What to produce: Give back the exact lines spanning from the line with "on the hook" to the line with "record = json.load(file)", with both of those lines included and no others.
━━━━━━━━━━━━━━━━━━━━━━━━━━━━━━
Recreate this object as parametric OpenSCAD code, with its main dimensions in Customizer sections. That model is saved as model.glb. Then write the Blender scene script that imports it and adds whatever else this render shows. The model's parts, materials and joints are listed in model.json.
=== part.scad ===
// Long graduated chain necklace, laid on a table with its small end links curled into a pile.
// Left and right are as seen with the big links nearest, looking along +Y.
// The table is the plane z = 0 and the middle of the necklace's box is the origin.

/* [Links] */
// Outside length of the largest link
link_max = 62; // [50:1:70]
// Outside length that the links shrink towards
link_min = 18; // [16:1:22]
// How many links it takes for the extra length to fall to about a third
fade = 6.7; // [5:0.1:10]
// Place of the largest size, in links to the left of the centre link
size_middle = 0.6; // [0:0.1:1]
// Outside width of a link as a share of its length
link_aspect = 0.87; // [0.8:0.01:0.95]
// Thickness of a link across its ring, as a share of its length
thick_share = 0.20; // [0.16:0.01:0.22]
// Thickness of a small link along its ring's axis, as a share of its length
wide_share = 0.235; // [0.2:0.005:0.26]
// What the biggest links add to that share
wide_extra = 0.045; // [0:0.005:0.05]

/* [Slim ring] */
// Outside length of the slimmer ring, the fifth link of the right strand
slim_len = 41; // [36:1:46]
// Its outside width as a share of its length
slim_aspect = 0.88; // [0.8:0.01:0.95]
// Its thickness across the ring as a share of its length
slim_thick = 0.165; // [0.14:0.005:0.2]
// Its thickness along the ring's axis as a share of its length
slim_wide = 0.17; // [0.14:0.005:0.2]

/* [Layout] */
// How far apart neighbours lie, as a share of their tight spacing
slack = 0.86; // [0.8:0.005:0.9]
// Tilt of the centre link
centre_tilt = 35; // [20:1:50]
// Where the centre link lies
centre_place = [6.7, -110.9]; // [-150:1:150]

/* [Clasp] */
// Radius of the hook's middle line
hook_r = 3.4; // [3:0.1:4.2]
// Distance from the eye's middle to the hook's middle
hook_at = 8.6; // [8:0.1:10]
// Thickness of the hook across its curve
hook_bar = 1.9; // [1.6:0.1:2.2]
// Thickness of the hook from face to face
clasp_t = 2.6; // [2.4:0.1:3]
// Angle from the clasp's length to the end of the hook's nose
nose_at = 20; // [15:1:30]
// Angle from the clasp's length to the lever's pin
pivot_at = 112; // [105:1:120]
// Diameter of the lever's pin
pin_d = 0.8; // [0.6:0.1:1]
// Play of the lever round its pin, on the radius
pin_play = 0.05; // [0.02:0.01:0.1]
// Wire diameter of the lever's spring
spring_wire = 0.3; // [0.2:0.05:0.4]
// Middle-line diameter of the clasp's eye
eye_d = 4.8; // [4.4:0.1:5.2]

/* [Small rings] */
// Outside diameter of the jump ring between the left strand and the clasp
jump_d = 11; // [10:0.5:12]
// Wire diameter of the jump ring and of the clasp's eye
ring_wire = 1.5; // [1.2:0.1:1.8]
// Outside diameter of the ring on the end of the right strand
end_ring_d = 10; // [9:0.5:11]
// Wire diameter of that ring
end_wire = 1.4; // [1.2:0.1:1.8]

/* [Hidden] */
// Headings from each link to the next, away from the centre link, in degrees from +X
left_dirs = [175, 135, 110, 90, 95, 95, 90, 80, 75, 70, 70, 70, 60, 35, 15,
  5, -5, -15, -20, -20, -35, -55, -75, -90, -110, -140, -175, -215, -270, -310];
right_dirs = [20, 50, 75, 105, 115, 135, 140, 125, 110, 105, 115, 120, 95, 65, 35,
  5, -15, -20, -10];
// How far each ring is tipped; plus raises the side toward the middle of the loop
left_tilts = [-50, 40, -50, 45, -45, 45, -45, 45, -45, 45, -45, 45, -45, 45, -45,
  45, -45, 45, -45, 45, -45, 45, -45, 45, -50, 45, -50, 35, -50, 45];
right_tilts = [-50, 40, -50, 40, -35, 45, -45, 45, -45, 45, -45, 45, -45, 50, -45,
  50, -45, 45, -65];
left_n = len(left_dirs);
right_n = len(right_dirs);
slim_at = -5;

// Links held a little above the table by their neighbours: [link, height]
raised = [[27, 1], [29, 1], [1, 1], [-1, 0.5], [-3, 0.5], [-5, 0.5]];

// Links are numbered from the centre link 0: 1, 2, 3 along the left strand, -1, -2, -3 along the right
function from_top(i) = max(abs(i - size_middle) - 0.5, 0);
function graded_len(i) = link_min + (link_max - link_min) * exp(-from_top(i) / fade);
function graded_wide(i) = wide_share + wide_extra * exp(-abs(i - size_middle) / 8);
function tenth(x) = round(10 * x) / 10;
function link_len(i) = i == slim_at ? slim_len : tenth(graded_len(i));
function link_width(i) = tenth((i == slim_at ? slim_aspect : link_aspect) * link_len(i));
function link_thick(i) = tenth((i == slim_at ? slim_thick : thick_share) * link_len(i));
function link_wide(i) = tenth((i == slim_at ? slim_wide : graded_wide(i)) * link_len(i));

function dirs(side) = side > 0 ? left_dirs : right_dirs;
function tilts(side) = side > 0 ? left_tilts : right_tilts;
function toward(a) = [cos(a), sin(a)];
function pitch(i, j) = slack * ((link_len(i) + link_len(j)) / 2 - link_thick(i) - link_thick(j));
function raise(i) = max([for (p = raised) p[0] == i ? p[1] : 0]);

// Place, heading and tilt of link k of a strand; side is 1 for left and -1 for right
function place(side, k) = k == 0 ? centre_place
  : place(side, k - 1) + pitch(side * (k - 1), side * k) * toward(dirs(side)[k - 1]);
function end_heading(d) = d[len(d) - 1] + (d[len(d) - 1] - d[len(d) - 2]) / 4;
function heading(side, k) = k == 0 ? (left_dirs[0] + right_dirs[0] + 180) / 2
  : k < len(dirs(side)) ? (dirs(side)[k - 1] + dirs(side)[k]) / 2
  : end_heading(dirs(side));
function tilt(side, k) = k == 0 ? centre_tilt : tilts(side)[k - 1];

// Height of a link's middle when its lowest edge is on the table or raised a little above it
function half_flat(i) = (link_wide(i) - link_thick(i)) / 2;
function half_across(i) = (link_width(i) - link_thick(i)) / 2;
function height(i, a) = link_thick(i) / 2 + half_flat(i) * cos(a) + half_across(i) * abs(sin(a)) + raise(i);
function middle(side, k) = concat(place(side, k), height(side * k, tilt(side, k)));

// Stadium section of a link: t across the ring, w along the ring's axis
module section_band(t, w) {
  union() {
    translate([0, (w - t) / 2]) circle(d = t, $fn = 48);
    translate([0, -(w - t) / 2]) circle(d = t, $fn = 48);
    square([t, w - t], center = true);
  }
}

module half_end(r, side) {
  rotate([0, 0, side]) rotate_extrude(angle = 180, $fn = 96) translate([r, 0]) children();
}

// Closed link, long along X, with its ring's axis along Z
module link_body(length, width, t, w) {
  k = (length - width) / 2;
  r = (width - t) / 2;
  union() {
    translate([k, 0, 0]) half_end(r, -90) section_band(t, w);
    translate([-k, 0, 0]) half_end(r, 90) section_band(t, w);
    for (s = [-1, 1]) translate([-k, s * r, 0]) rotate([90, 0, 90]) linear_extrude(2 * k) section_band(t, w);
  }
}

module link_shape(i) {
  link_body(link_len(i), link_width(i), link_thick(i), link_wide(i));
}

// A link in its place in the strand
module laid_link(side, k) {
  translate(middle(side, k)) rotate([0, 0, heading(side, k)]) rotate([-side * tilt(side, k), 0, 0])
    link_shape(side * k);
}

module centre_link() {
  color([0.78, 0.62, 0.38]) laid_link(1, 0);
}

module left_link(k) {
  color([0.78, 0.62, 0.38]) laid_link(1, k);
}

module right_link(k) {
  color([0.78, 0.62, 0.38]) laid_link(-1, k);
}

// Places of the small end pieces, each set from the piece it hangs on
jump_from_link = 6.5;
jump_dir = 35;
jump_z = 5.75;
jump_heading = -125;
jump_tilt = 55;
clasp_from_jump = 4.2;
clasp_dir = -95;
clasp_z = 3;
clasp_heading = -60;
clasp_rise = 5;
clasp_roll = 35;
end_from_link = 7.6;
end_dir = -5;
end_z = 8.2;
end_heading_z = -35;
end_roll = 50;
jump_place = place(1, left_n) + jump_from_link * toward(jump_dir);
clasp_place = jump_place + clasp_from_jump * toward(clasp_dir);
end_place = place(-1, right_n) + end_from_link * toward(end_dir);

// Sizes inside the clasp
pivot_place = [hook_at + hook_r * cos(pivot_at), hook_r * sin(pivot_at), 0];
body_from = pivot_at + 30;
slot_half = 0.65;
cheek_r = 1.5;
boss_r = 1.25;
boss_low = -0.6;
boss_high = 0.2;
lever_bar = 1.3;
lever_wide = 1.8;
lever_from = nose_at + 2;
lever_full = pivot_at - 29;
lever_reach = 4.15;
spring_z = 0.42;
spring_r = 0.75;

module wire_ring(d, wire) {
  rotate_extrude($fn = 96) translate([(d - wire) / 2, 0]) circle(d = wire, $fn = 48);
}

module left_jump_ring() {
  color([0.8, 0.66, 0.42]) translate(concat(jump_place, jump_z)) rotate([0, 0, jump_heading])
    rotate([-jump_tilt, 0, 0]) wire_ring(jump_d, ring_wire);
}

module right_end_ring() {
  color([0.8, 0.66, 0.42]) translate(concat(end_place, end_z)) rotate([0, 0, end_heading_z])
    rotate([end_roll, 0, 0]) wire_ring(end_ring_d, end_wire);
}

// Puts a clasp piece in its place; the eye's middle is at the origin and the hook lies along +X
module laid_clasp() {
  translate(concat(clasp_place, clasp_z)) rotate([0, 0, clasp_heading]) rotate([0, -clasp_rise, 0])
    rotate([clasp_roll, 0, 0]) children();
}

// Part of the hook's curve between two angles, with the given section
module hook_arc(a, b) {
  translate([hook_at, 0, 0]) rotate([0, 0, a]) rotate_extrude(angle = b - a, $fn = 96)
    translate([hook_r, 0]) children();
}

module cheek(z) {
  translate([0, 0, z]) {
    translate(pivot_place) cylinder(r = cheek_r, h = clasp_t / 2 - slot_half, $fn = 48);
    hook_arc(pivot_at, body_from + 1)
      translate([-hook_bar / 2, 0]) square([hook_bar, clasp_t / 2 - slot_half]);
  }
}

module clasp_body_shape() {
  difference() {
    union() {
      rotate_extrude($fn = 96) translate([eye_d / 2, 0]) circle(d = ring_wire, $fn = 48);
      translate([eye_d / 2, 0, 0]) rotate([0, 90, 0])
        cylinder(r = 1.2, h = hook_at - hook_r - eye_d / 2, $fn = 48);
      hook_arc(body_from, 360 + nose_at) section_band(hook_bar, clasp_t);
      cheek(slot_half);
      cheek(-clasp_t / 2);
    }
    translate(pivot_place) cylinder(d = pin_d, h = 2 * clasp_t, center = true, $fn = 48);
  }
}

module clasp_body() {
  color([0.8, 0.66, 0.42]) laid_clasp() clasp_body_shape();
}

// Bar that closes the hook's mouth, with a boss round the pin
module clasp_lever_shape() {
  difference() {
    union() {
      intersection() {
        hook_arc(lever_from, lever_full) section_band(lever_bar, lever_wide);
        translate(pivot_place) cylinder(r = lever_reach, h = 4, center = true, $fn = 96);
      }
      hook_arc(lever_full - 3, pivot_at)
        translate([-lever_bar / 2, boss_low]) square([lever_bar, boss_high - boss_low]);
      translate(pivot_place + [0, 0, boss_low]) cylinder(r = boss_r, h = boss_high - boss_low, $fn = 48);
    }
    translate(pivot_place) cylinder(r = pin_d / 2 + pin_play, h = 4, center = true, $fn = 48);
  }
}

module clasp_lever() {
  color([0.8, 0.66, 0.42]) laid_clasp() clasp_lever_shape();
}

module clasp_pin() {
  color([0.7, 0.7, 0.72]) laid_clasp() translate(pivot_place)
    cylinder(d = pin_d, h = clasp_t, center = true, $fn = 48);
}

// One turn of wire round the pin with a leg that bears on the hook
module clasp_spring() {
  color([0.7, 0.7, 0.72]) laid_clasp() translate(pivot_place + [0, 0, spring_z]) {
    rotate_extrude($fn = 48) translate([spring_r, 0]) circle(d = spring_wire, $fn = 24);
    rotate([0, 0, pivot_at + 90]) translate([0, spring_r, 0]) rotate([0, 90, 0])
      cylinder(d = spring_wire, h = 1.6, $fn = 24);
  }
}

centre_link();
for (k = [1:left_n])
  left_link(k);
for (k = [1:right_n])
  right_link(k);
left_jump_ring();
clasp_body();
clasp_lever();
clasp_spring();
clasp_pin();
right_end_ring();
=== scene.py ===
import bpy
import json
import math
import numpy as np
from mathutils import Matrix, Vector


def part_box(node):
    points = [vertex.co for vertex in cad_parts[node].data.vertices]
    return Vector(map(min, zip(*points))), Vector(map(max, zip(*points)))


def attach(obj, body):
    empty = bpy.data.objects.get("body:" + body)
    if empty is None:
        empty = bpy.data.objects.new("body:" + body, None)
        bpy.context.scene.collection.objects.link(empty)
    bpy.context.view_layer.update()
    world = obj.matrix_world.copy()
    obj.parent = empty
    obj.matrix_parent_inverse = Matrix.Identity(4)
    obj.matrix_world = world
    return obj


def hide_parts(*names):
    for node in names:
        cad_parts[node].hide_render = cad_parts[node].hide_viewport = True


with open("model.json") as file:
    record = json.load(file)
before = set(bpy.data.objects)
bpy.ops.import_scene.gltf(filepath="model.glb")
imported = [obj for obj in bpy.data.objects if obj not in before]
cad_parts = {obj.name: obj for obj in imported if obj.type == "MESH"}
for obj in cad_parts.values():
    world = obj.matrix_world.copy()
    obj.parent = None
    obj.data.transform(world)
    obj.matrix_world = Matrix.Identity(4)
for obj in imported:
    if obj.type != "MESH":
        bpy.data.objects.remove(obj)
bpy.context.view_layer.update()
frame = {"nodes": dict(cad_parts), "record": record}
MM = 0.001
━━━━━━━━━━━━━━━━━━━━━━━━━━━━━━
Answer to the exercise:
// One turn of wire round the pin with a leg that bears on the hook
module clasp_spring() {
  color([0.7, 0.7, 0.72]) laid_clasp() translate(pivot_place + [0, 0, spring_z]) {
    rotate_extrude($fn = 48) translate([spring_r, 0]) circle(d = spring_wire, $fn = 24);
    rotate([0, 0, pivot_at + 90]) translate([0, spring_r, 0]) rotate([0, 90, 0])
      cylinder(d = spring_wire, h = 1.6, $fn = 24);
  }
}

centre_link();
for (k = [1:left_n])
  left_link(k);
for (k = [1:right_n])
  right_link(k);
left_jump_ring();
clasp_body();
clasp_lever();
clasp_spring();
clasp_pin();
right_end_ring();
=== scene.py ===
import bpy
import json
import math
import numpy as np
from mathutils import Matrix, Vector


def part_box(node):
    points = [vertex.co for vertex in cad_parts[node].data.vertices]
    return Vector(map(min, zip(*points))), Vector(map(max, zip(*points)))


def attach(obj, body):
    empty = bpy.data.objects.get("body:" + body)
    if empty is None:
        empty = bpy.data.objects.new("body:" + body, None)
        bpy.context.scene.collection.objects.link(empty)
    bpy.context.view_layer.update()
    world = obj.matrix_world.copy()
    obj.parent = empty
    obj.matrix_parent_inverse = Matrix.Identity(4)
    obj.matrix_world = world
    return obj


def hide_parts(*names):
    for node in names:
        cad_parts[node].hide_render = cad_parts[node].hide_viewport = True


with open("model.json") as file:
    record = json.load(file)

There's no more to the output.